Using labels significantly speeds up queries. Instead of:

MATCH (n) WHERE n.name='John' RETURN n

Use labels:

MATCH (p:Person {name: 'John'}) RETURN p

This makes use of indexes, improving performance.

4. Scaling Neo4j for Enterprise Applications

4.1 Scaling Reads with Read Replicas

Neo4j supports read replicas for scaling read-intensive workloads.

Read queries are offloaded to replicas, reducing load on the primary node.
Suitable for analytics and dashboards.

4.2 Sharding Large Graphs

For large datasets, graph sharding is crucial:

Partition the graph into smaller subgraphs.
Use relationship-based partitioning (e.g., geographic, department-based segmentation).

4.3 Using Causal Clustering

For high availability, Neo4j’s Causal Clustering supports leader-based writes and replica-based reads. Example cluster architecture:

Leader Node: Handles all write transactions.
Follower Nodes: Replicate data from the leader, serving read requests.
Read Replicas: Optimize analytical workloads.

5. Performance Tuning and Best Practices

5.1 Optimizing Memory Usage

Tune heap size (neo4j.conf):

dbms.memory.heap.initial_size=4G
dbms.memory.heap.max_size=8G

Increase page cache size to accommodate larger graphs:

dbms.memory.pagecache.size=6G

5.2 Efficient Batch Inserts

Bulk inserts should be batched using UNWIND:

UNWIND [{name:'Alice'}, {name:'Bob'}] AS person
CREATE (p:Person) SET p = person

This is more efficient than individual CREATE statements.
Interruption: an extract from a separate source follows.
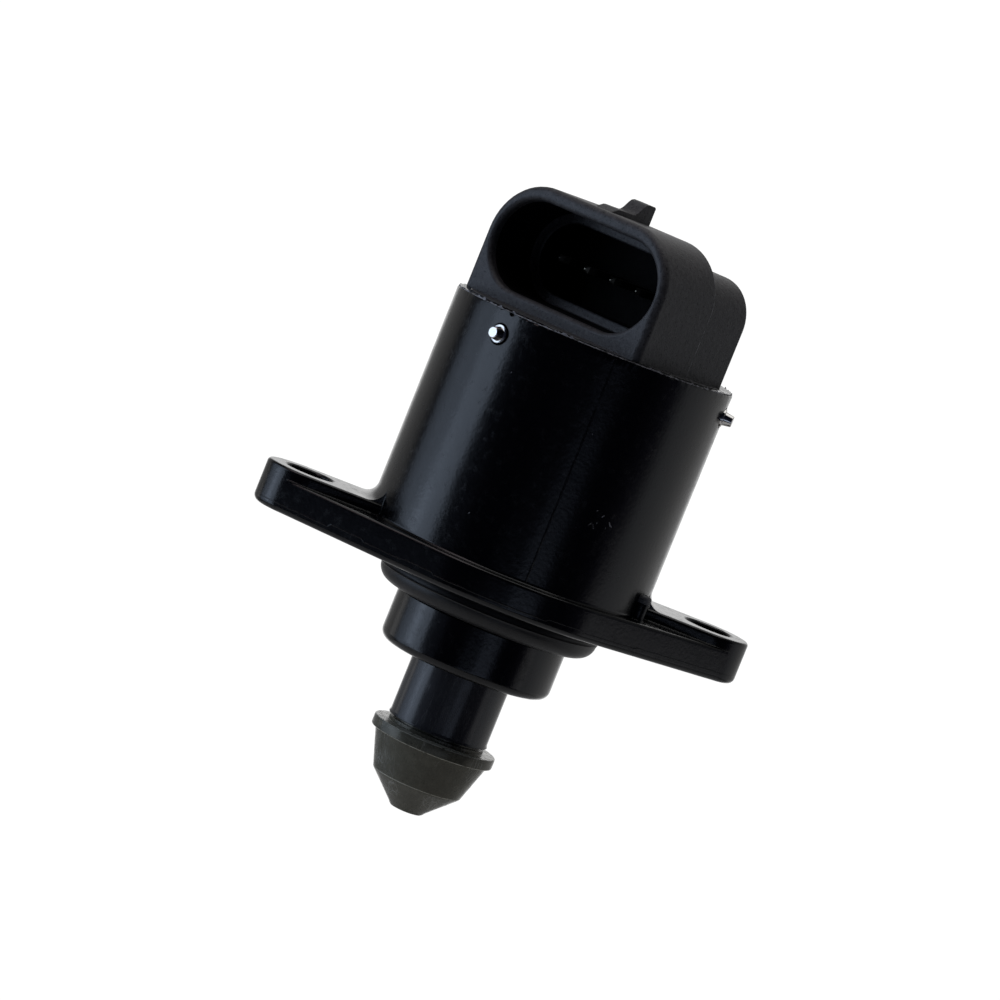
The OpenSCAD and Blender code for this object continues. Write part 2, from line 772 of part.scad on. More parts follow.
// Rotor nut: moulded hub that carries the magnet, runs in both bearings and drives the lead screw
module rotor_nut() {
    lower_r = bearing_id / 2 - seat_gap;
    land_r = ball_path_r - race_land - 0.2;
    color([0.8, 0.78, 0.7])
        rotate_extrude()
            polygon([
                [screw_r + run_gap, bearing_z], [lower_r, bearing_z], [lower_r, bearing_top],
                [land_r, bearing_top], [land_r, magnet_z], [nut_r, magnet_z], [nut_r, magnet_z + magnet_l],
                [land_r, magnet_z + magnet_l], [land_r, nut_top], [journal_d / 2, nut_top],
                [journal_d / 2, nut_end], [screw_r + run_gap, nut_end]]);
}

// Lead screw: fixed in the pintle tip, with a bevelled upper end
module lead_screw() {
    color([0.7, 0.71, 0.73])
        translate([0, 0, screw_z])
            rotate_extrude($fn = 48)
                polygon([[0, 0], [screw_r, 0], [screw_r, screw_l - 0.5], [screw_r - 0.5, screw_l], [0, screw_l]]);
}

// Plunger tube: slides in the nose, with two keys at its top that stop it turning
module plunger_tube() {
    color([0.05, 0.05, 0.055])
        difference() {
            union() {
                rotate_extrude()
                    polygon([
                        [tube_r - tube_wall, -tube_reach], [tube_r - 0.1, -tube_reach],
                        [tube_r + lip_out, 0.1 - tube_reach], [tube_r, 0.4 - tube_reach],
                        [tube_r, tube_top], [tube_r - tube_wall, tube_top]]);
                translate([-key_r, -key_w / 2, tube_top - key_h]) cube([2 * key_r, key_w, key_h]);
            }
            translate([0, 0, tube_top - key_h - 1]) cylinder(r = tube_r - tube_wall, h = key_h + 2);
        }
}

// Pintle tip: spigot in the tube, neck, collar and the two cones that meter the air
module pintle_tip() {
    spigot_r = tube_r - tube_wall - seat_gap;
    neck_r = tube_r - 0.12;
    edge = 0.15;
    color([0.28, 0.27, 0.25])
        difference() {
            rotate_extrude()
                polygon([
                    [0, tip_z], [end_d / 2 - 0.35, tip_z], [end_d / 2 - 0.08, tip_z + 0.12],
                    [end_d / 2 + 0.2, tip_z + 0.42],
                    [cone_mid_d / 2 - 0.25, mid_z - 0.28], [cone_mid_d / 2, mid_z],
                    [cone_mid_d / 2 + 0.12, mid_z + 0.35],
                    [cone_top_d / 2, cone_z], [collar_d / 2 - edge, cone_z], [collar_d / 2, cone_z + edge],
                    [collar_d / 2, collar_z - edge], [collar_d / 2 - edge, collar_z],
                    [neck_r, collar_z], [neck_r, neck_z], [spigot_r + 0.6, neck_z],
                    [spigot_r + 0.6, -tube_reach], [spigot_r, -tube_reach],
                    [spigot_r, spigot_z], [0, spigot_z]]);
            translate([0, 0, screw_z]) cylinder(r = screw_r, h = spigot_z - screw_z + 1, $fn = 48);
        }
}

housing();
flange_seal();
connector_cap();
cap_seal();
retaining_pin_1();
retaining_pin_2();
retaining_pin_3();
terminal_1();
terminal_2();
terminal_3();
terminal_4();
lower_stator_cup();
lower_pole_plate();
upper_pole_plate();
upper_stator_cup();
lower_bobbin();
upper_bobbin();
lower_winding();
upper_winding();
wave_washer();
upper_bush();
spring_seat();
return_spring();
bearing_outer_race();
bearing_inner_race();
bearing_balls();
bearing_cage();
rotor_magnet();
rotor_nut();
lead_screw();
plunger_tube();
pintle_tip();
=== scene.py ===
import json
import math

import bmesh
import bpy
from mathutils import Matrix, Vector, noise


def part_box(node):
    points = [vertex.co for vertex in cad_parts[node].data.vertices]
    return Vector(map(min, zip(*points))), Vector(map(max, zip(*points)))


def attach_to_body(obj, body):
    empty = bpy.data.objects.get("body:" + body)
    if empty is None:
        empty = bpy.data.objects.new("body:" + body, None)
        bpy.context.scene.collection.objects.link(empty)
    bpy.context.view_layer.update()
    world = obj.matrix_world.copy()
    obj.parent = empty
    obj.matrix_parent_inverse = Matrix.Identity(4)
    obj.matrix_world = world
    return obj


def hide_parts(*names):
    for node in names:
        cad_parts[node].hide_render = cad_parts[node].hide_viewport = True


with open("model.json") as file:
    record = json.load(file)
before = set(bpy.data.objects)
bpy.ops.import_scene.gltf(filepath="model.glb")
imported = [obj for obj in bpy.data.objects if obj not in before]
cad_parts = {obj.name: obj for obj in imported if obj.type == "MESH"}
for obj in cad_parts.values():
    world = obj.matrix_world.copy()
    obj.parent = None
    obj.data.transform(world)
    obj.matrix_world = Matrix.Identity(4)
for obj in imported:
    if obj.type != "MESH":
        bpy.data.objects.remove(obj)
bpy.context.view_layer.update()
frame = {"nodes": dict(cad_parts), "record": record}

bl_info = {
    "name": "Idle air control valve",
    "version": (1, 0, 0),
    "blender": (4, 5, 0),
    "location": "View3D > Sidebar > Valve",
    "description": "Dresses the pieces of an idle air control valve and sets up its studio",
    "category": "Object",
}

MM = 0.001
MOUNTS = {m["name"]: m for m in frame["record"]["mounts"]}
HOLES = MOUNTS["flange_holes"]["dims"]
SPIGOT = MOUNTS["nose_spigot"]["dims"]
SOCKET = Vector(MOUNTS["plug_socket"]["pos_m"])


def high(node):
    """Highest corner of a CAD node."""
    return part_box(node)[1]


def low(node):
    """Lowest corner of a CAD node."""
    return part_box(node)[0]


def length(title, text, default):
    """A size in metres that a user may change."""
    return bpy.props.FloatProperty(
        name=title, description=text, default=default, min=0, unit="LENGTH", precision=5)


def offset(title, text, default):
    """A distance in metres to either side."""
    return bpy.props.FloatProperty(
        name=title, description=text, default=default, unit="LENGTH", precision=5)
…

5.3 Using APOC Procedures for Advanced Processing

Neo4j’s APOC library enhances performance:

Parallel processing:

CALL apoc.periodic.iterate(
  "MATCH (p:Person) RETURN p",
  "SET p.processed = true",
  {batchSize: 1000, parallel: true}
)

This efficiently updates nodes in parallel batches.

Conclusion

Optimizing Neo4j for enterprise-scale applications involves efficient indexing, optimized queries, caching strategies, and horizontal scaling techniques. By leveraging read replicas, sharding, causal clustering, and best practices in query optimization, Neo4j can handle large-scale graph datasets efficiently. As businesses continue to adopt graph databases, mastering these techniques will be essential for scaling and maintaining high-performance applications.